Most of the large livestock animals were brought to the Salt Lake County Equestrian Park near 11400 South and 2000 West in South Jordan. At the height of the evacuation, more than 90 horses and other large animals were being kept there. By Wednesday, there were still 58 horses being housed.

Residents who had to evacuate their livestock from Herriman Wednesday had high praise not only for all the volunteers who pitched in to evacuate livestock on Sunday night, but also to Salt Lake County and the many businesses who donated their facilities, hay, feed, wood chips and other items since Sunday.

But they also noted the past three days had been challenging.

Hunsaker and his fiance, Katie Hollan, had been living in a hotel since Sunday night. Their home was still in the mandatory evacuation area Wednesday morning. Staying in their room with them were their Saint Bernard, Tucker, and their Newfoundland, Tabu.

"We've been staying in a hotel room with 300 pounds of dog," Hunsaker said with a laugh, trying to make the best out of the situation.

Elaine and Chris Mascaro had to evacuate 15 horses from their property. Even though they were allowed to return to their home by Wednesday, their livestock was not. Officials felt comfortable that the family would be able to evacuate in time should an emergency situation flare up, Chris Mascaro said, but didn't feel the livestock could be evacuated as quickly.

"It's hard. It's very hard," she said of having to take care of her horses at the Equestrian Park. "We have to come here three to four times a day for feeding and checking up on them."

Mascaro also had high praise for Salt Lake County and Herriman City, which she said have done all they can to help make the situation more bearable.

"They've been awesome," she said. "Everyone has been really carrying and really good."

Every person approached by the Deseret News on Wednesday had stories of community members and good Samaritans coming together Sunday night and helping to evacuate livestock.

One woman had tied her two burros to the bumper of her Prius and was slowly leading them out of the area. She had gotten about a half-mile when a person with an empty trailer stopped to help her.

Hollan said as she was evacuating the area, she and others stopped to help a woman who was holding the reigns to two horses, one in each hand, and was crying because the horses were spooked by popping noises coming from the fire.
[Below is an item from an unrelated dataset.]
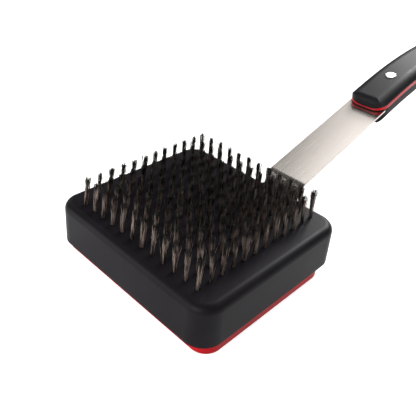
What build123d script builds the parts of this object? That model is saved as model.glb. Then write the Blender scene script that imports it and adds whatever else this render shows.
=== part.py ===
from build123d import *
import os
from math import atan, cos, degrees, radians, sin, tan

# Grill cleaning brush, lying on its back with the wire tufts up.
# Millimetres. Origin: middle of the brush block's footprint, on the underside of the base plate.
# +Z: the way the tufts point. +X: from the brush block towards the grip. Y: across the brush.

# ------------------------------------------------------------------ driving dimensions
# Tufts
tuft_pitch = 8.5
tufts_per_side = 12
tuft_length = 18.7          # above the block's face
tuft_tip_r = 2.2
tuft_root_r = 1.2
tuft_hole_depth = 9.0
tuft_fit = 0.05             # radial gap of a tuft in its hole
anchor_thick = 0.5
anchor_height = 1.8
anchor_fit = 0.05

# Brush block: a moulded, hollow rounded rectangle with draft
block_length = 113.5        # X, at the tuft face
block_width = 124.4         # Y, at the tuft face
block_height = 26.2
block_draft = 0.9           # each side grows by this much down to the rim
block_corner_r = 12.1       # at the tuft face
block_top_fillet = 4.9
block_wall = 4.0
block_top_thick = 12.0
rib_thick = 2.0
rib_depth = 8.0
rib_spacing_x = 56.0
rib_spacing_y = 60.0
boss_r = 4.6

# Base plate: the slab under the block, with a lid that locates inside the block's wall
base_thick = 6.6
base_front_inset = 3.6      # from the block's rim, at the end away from the grip
base_rear_inset = 10.3
base_side_inset = 1.0
base_corner_r = 10.0
base_edge_fillet = 0.3
lid_thick = 2.5
lid_gap = 0.3               # between lid and block wall
channel_gap = 0.2           # each side of the strip in its channel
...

"I could hear her saying, 'Please don't jump on me,'" she said.

Chris Crnick, head of the Utah Department of Agriculture Homeland Security, also had high praise for how well everything had been going. "The public has been absolutely wonderful," he said.

While the vast majority of evacuated animals were horses, including about 19 very expensive registered stallions, there have also been goats, chickens, sheep and at least one steer taken to the shelter.

"It was pretty hectic that first night," Crnick said. "I'm just absolutely pleased with the way everyone stepped up. There was a little confusion at first. It was a very difficult fire that first night. This was a major evacuation event for large animals. It was handled very well."

He said a few animals suffered minor scratches from being evacuated, but there were no major injuries.

He also praised the branding officer at the equestrian park, who had been working tirelessly to ensure everyone's expensive animals were secure and that they were only taken by the proper owner. Anyone who wants to reclaim their animals after the evacuation order is lifted will need the proper paperwork, and even a picture of the animal would help, he said.

On average, a 1,000-pound horse can eat about 25 pounds of hay per day and drink anywhere from eight to 15 gallons of water, Crnick said. He said he was very appreciative of the local businesses that had donated hay and other supplies -- some of it top-of-the-line materials -- to the evacuated residents.